The driver dropped me off at the airport, and it was still rainy and cloudy. The plane I was supposed to catch was late. All the flights for the day had gotten pushed back though, so they changed my ticket and put me on the next flight that was departing. Traveling alone was to my advantage in that situation.

It was another bumpy ride, but we landed back in Bangkok without much drama. The flight landed at the time I was scheduled to land had my original flight gone on time, so I was happy enough. Unfortunately for the people who were ticketed on the plane from the start, it was an hour and a half late.

A delay of an hour and a half shouldn’t normally cause that much havoc with connections, but one young French couple clearly had not allowed enough time. The wife was making a big fuss. The flight attendants were calling all around, and they managed to have the connecting flight wait and to get their bags immediately transferred. The woman was totally ungrateful and kept whining, “We aren’t going to make it. We aren’t going to make it.” If we had been in a movie, someone would have gone over to her and slapped her several times. She could have used it.

I got my stuff and caught a taxi to my hotel.


Bangkok was just as busy and dirty and hot and sweaty as I remembered it. In reference to Gotham City in the first Batman movie, Joker shouts, “This town needs an enema!” Well, that goes double for Bangkok.

I arrived on a Saturday night, so I checked-in to my hotel and then walked around town. I had dinner at a bar among the bar girls and called it a night.

The next day, I went to the weekend market on the edge of town. This particular market is huge, and is said to be the largest shopping area in the world.

I didn’t buy anything since I didn’t want to lug anything else around in my luggage, but this was definitely my kind of place. I spent a few hours looking around and elbowing my way through walls of people. Then I rode the skytrain back downtown.

By now, my time was nearly up, so I hit the mall and had a Dairy Queen Blizzard. It would have to tide me over for possibly 9 more months.

Then it was back to the hotel and on to the airport. Since it was Sunday, traffic was lighter than usual.

We loaded up and took off, and I slept for most of the flight. A quick four hours and forty minutes later, I was in Lahore – back in Pakistan.
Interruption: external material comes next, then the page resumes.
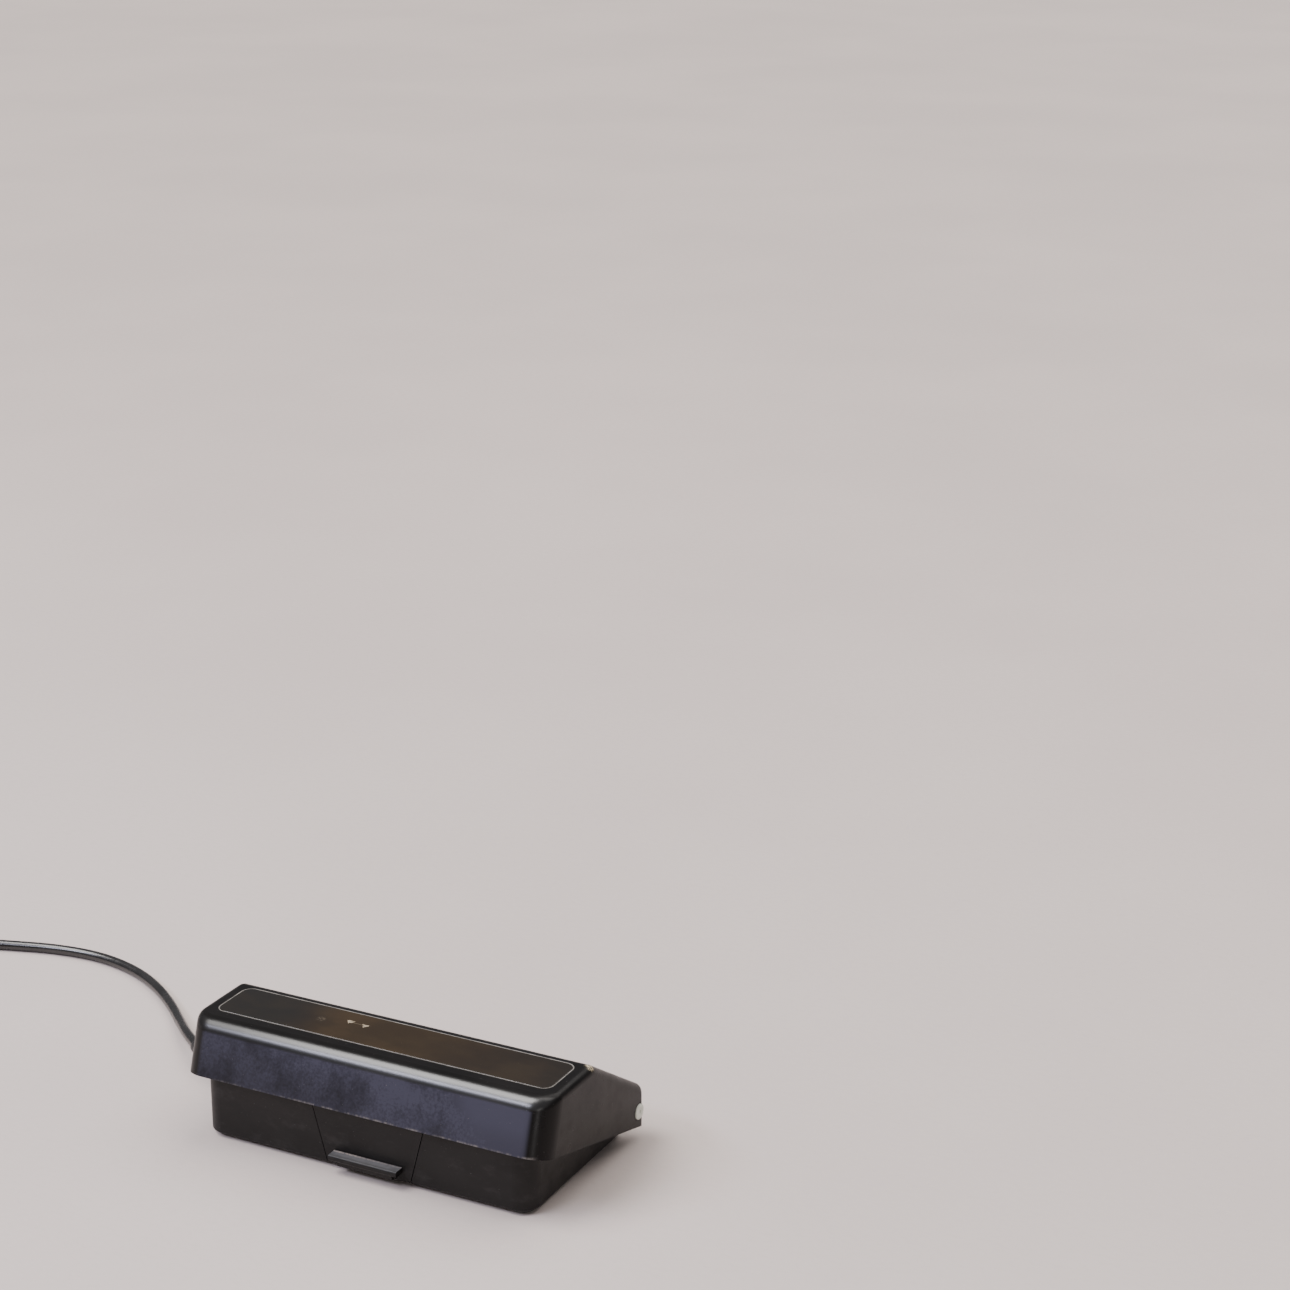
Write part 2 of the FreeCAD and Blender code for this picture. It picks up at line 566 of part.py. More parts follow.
def make_rheostat_block():
    block = box(PLUNGER_X - BLOCK_HALF, PLUNGER_X + BLOCK_HALF, 3.0, 17.0, 5.0, 10.8)
    disc_bore = cylinder(DISC_R + 0.1, (-60, PLUNGER_Y, DISC_Z), (1, 0, 0), 60)
    well = cylinder(4.3, (PLUNGER_X, PLUNGER_Y, 5.3), (0, 0, 1), 10)
    return block.cut([disc_bore, well])


def make_carbon_discs():
    """Two stacks of carbon discs, one each side of the plunger."""
    discs = []
    count, thickness = 5, 1.5
    for k in range(count):
        for side in (-1, 1):
            near = PLUNGER_X + side * (6.2 + k * thickness)
            discs.append(cylinder(DISC_R, (near, PLUNGER_Y, DISC_Z), (side, 0, 0), thickness - 0.1))
    return Part.makeCompound(discs)


def make_contact_buttons():
    """Brass buttons between the plunger cone and the carbon stacks."""
    buttons = []
    for side in (-1, 1):
        face = PLUNGER_X + side * 3.3
        buttons.append(cylinder(DISC_R - 0.1, (face, PLUNGER_Y, DISC_Z), (side, 0, 0), 2.8))
    return Part.makeCompound(buttons)


def make_contact_strips():
    """Brass strips from the ends of the block."""
    strips = []
    for x in (PLUNGER_X - BLOCK_HALF - 0.65, PLUNGER_X + BLOCK_HALF + 0.05):
        strips.append(fuse(box(x, x + 0.6, 5.0, 15.0, 5.4, 10.4), box(x, x + 0.6, 8.0, 12.0, 10.4, 14.0)))
    return Part.makeCompound(strips)


def make_plunger():
    stem = cylinder(4.0, (PLUNGER_X, PLUNGER_Y, 16.0), (0, 0, 1), PLUNGER_TOP - 16.0)
    top = edges_where(stem, lambda m, e: e.Closed and m.z > PLUNGER_TOP - 0.1)
    stem = stem.makeFillet(0.8, top)
    collar = cylinder(5.6, (PLUNGER_X, PLUNGER_Y, 17.4), (0, 0, 1), 1.1)
    nose = cone(1.1, 3.5, (PLUNGER_X, PLUNGER_Y, 10.4), (0, 0, 1), 5.6)
    return fuse(stem, collar, nose)


def make_plunger_spring():
    return coil_spring((PLUNGER_X, PLUNGER_Y, 10.8), (0, 0, 1), 4.9, 0.4, 6.5, 3)


def make_capacitor():
    can = cylinder(4.0, (-36.0, -5.4, 9.4), (1, 0, 0), 18.0)
    rims = edges_where(can, lambda m, e: e.Closed)
    return can.makeFillet(0.6, rims)


def make_terminal_block():
    block = box(-56.5, -45.9, -17.5, TERMINAL_FACE_Y, 5.0, 12.0)
    holes = []
    for x in TERMINAL_X:
        holes.append(cylinder(1.2, (x, TERMINAL_FACE_Y - 7, 8.0), (0, 1, 0), 9))
        holes.append(cylinder(1.6, (x, TERMINAL_FACE_Y - 4.5, 8.5), (0, 0, 1), 5))
    return block.cut(holes)


def make_terminal_screws():
    return Part.makeCompound([screw((x, TERMINAL_FACE_Y - 4.5, 10.6), (0, 0, 1), 1.5, 1.0, 0.9, 1.2)
                              for x in TERMINAL_X])


# ---- cord ---------------------------------------------------------------------------------
def make_strain_relief():
    """Bent tapered sleeve, with a neck in the wall, a flange each side and flex grooves."""
    wall_out = -BASE_HALF
    inner_flange = cylinder(3.9, (wall_out + BASE_WALL, EXIT_Y, EXIT_Z), (1, 0, 0), 1.5)
    neck = cylinder(3.0, (wall_out, EXIT_Y, EXIT_Z), (1, 0, 0), BASE_WALL)
    outer_flange = cylinder(4.2, (wall_out, EXIT_Y, EXIT_Z), (-1, 0, 0), 1.6)

    # the sleeve follows the first bend of the cord
    corner, after = Vector(*CORD_ROUTE[1]), Vector(*CORD_ROUTE[2])
    ahead = (after - corner).normalize()
    back = Vector(-1, 0, 0)
    turn = back.getAngle(ahead)
    trim = 0.45 * min(corner.distanceToPoint(Vector(*CORD_ROUTE[0])), corner.distanceToPoint(after))
    radius = trim / math.tan(turn / 2)
    root = Vector(wall_out - 1.6, EXIT_Y, EXIT_Z)
    arc_start, arc_end = corner - back * trim, corner + ahead * trim
    middle = corner + (ahead - back).normalize() * (radius / math.cos(turn / 2) - radius)
    tip = corner + ahead * (trim + RELIEF_STRAIGHT)
    spine = Part.Wire([Part.LineSegment(root, arc_start).toShape(),
                       Part.Arc(arc_start, middle, arc_end).toShape(),
                       Part.LineSegment(arc_end, tip).toShape()])
    sections = [Part.Wire(Part.makeCircle(RELIEF_ROOT_R, root, back)),
                Part.Wire(Part.makeCircle(RELIEF_TIP_R, tip, ahead))]
    sleeve = fuse(spine.makePipeShell(sections, True, True), inner_flange, neck, outer_flange)

    # flex grooves round the bend
    normal = back.cross(ahead).normalize()
    centre = arc_start + normal.cross(back) * radius
    grooves = []
    for k in range(GROOVE_COUNT):
        angle = turn * (0.12 + 0.86 * k / (GROOVE_COUNT - 1))
        swing = Rotation(normal, math.degrees(angle))
        place = centre + swing.multVec(arc_start - centre)
        heading = swing.multVec(back)
        ring = Part.makeCylinder(6.0, 1.1, place, heading)
        grooves.append(ring.cut(Part.makeCylinder(2.75, 1.1, place, heading)))
    sleeve = sleeve.cut(grooves)
    return sleeve.cut(tube(CORD_ROUTE[:4], CORD_R + 0.02, "relief bore"))


def make_cord_clamp():
    ring = cylinder(3.2, (CLAMP_X - 2.2, EXIT_Y, EXIT_Z), (1, 0, 0), 4.4)
    ear = box(CLAMP_X - 2.2, CLAMP_X + 2.2, CLAMP_SCREW_Y - 2.6, EXIT_Y, CLAMP_SEAT_Z, CLAMP_SEAT_Z + 1)
    clamp = fuse(ring, ear)
    clamp = clamp.cut(cylinder(CORD_R + 0.02, (CLAMP_X - 5, EXIT_Y, EXIT_Z), (1, 0, 0), 10))
    return clamp.cut(cylinder(1.2, (CLAMP_X, CLAMP_SCREW_Y, 0), (0, 0, 1), 20))


def make_clamp_screw():
    return screw((CLAMP_X, CLAMP_SCREW_Y, CLAMP_SEAT_Z + 1), (0, 0, 1), 2.0, 1.4, 1.0, 4.4)


def make_supply_leads():
    """Two insulated leads from the stripped cord to the terminal block."""
    leads = []
    for k, x_end in enumerate(TERMINAL_X):
        route = [(CORD_ROUTE[0][0] + 0.1, EXIT_Y - 0.9 + 1.8 * k, EXIT_Z),
                 (-57.0 + 1.2 * k, 1.6 * k, 7.6),
                 (-53.6 + 3.6 * k, -3.4 + 0.6 * k, 7.8),
                 (x_end, TERMINAL_FACE_Y + 0.1, 8.0)]
        leads.append(tube(route, 0.75, "supply lead"))
    return Part.makeCompound(leads)


def make_cord_coil():
    ring = cylinder(COIL_OUT, (COIL_X, COIL_Y, COIL_LOW), (0, 0, 1), COIL_TOP - COIL_LOW)
    return ring.cut(cylinder(COIL_IN, (COIL_X, COIL_Y, 0), (0, 0, 1), 20))


def make_coil_tie():
    """Strap round the turns of the coil, on the side away from the connector."""
    half = 3.0
    r0, r1 = COIL_IN - 0.6, COIL_OUT + 0.2
    loop = box(r0 - 0.5, r1 + 0.5, -half, half, 0.05, COIL_TOP + 0.7)
    loop = loop.cut(box(r0, r1, -half - 1, half + 1, 0.55, COIL_TOP + 0.2))
    loop.Placement = Placement(Vector(COIL_X, COIL_Y, 0), Rotation(Vector(0, 0, 1), 190))
    return loop


def make_machine_connector():
    mouth_y, back_y = CONNECTOR_Y
    cord_z = TAIL_ROUTE[-1][2]
    body = rounded_box(CONNECTOR_X - CONNECTOR_HALF, CONNECTOR_X + CONNECTOR_HALF, mouth_y, back_y,
                       0, CONNECTOR_TOP, 3.0)
    rims = edges_where(body, lambda m, e: m.z < 0.01 or m.z > CONNECTOR_TOP - 0.01)
    body = body.makeFillet(1.0, rims)
    sleeve = cone(2.9, 4.5, (CONNECTOR_X, back_y + CONNECTOR_SLEEVE, cord_z), (0, -1, 0),
                  CONNECTOR_SLEEVE + 0.5)
    body = fuse(body, sleeve)
    holes = [cylinder(CORD_R, (CONNECTOR_X, back_y + 20, cord_z), (0, -1, 0), 24)]
    for x in SOCKET_X:
        holes.append(cylinder(SOCKET_R + 0.05, (x, mouth_y + 16, SOCKET_Z), (0, -1, 0), 30))
    return body.cut(holes)


def make_connector_sockets():
    mouth_y = CONNECTOR_Y[0]
    sockets = []
    for x in SOCKET_X:
        sleeve = cylinder(SOCKET_R, (x, mouth_y + 16, SOCKET_Z), (0, -1, 0), 15.0)
        sockets.append(sleeve.cut(cylinder(1.6, (x, mouth_y + 14, SOCKET_Z), (0, -1, 0), 20)))
    return Part.makeCompound(sockets)


# ---- write every piece --------------------------------------------------------------------
PIECES = {
    "treadle_cover": make_treadle_cover,
    "top_plate": make_top_plate,
    "bail_pads": make_bail_pads,
    "cover_catch": make_cover_catch,
    "catch_screws": make_catch_screws,
    "base_shell": make_base_shell,
    "rubber_feet": make_rubber_feet,
    "rating_plate": make_rating_plate,
    "hinge_pins": make_hinge_pins,
    "latch_flap": make_latch_flap,
    "latch_pins": make_latch_pins,
    "latch_springs": make_latch_springs,
    "return_bail": make_return_bail,
    "adjusting_screw": make_adjusting_screw,
    "lock_nut": make_lock_nut,
    "return_springs": make_return_springs,
    "controller_housing": make_controller_housing,
    "controller_lid": make_controller_lid,
    "lid_screws": make_lid_screws,
    "housing_screws": make_housing_screws,
    "rheostat_block": make_rheostat_block,
    "carbon_discs": make_carbon_discs,
    "contact_buttons": make_contact_buttons,
    "contact_strips": make_contact_strips,
    "plunger": make_plunger,
    "plunger_spring": make_plunger_spring,
    "suppressor_capacitor": make_capacitor,
    "terminal_block": make_terminal_block,
    "terminal_screws": make_terminal_screws,
    "strain_relief": make_strain_relief,
    "cord_clamp": make_cord_clamp,
    "clamp_screw": make_clamp_screw,
    "supply_leads": make_supply_leads,
    "cord_run": lambda: tube(CORD_ROUTE, CORD_R, "cord run"),
    "cord_coil": make_cord_coil,
    "cord_tail": lambda: tube(TAIL_ROUTE, CORD_R, "cord tail"),
    "coil_tie": make_coil_tie,
    "machine_connector": make_machine_connector,
    "connector_sockets": make_connector_sockets,
}

os.makedirs("parts", exist_ok=True)
for name, make in PIECES.items():
    shape = make()
    if not shape.isValid() or not shape.Solids:
        print("BAD", name)
    print(name, "solids", len(shape.Solids), "volume", round(shape.Volume, 1))
    shape.exportStep("parts/" + name + ".step")
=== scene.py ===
"""Looks of a clamshell sewing machine foot controller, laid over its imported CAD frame."""

import math

import bmesh
import bpy
from mathutils import Matrix, Vector


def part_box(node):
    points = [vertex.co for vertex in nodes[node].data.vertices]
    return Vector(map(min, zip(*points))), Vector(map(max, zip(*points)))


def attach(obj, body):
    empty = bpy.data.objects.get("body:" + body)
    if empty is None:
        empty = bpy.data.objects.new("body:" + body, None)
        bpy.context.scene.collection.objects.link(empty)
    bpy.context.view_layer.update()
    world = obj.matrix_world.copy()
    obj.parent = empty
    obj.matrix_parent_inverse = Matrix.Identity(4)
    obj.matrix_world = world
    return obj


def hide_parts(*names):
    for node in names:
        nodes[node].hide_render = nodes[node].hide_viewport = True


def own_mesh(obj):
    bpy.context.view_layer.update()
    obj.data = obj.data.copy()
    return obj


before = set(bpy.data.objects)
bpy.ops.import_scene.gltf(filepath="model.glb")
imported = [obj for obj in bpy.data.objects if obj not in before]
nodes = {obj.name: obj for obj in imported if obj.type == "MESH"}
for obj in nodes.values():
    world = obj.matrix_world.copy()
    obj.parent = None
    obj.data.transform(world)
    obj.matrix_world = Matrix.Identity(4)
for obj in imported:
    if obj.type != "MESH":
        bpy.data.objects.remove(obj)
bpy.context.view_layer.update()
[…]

The way the flight schedules fell, I couldn’t get back to Islamabad from Bangkok without overnighting in Lahore.

We got to Lahore close to midnight and the driver from the Avari Hotel was there to receive me and a few other passengers.

The Avari was a swell way to end my vacation. In Bangkok, I had stayed at a junky property. The Avari was a much nicer hotel, and the staff was much more friendly. I watched a little TV, and sent some text messages to my friends in Islamabad, since my cell phone now had service again. It was late, but I got some immediate responses.

The only downside of my brief stop in Lahore was that it was too brief. I got there after midnight and left by 6:00 AM so I could catch the first flight to Islamabad.

In no time flat, I was back in Islamabad, and my vacation was done.

As always, it was great to return to my house. My guard was glad to see me and asked how my family was. That is one of the few things he can say in English.

I dropped my bags at my house, and then it was straight to the office. Oh joy!

All told, over the course of 3 weeks, I spent 55 and a half hours with my butt in coach on 14 different flights. And I circled the globe in the process.

The germs in my gut accomplished the same feat!

Anyhow, I got to hang with some of my favorite people, see some neat stuff, and do some cool things. So even with a snag here or there along the way, this vacation was not too shabby. Not too shabby, indeed.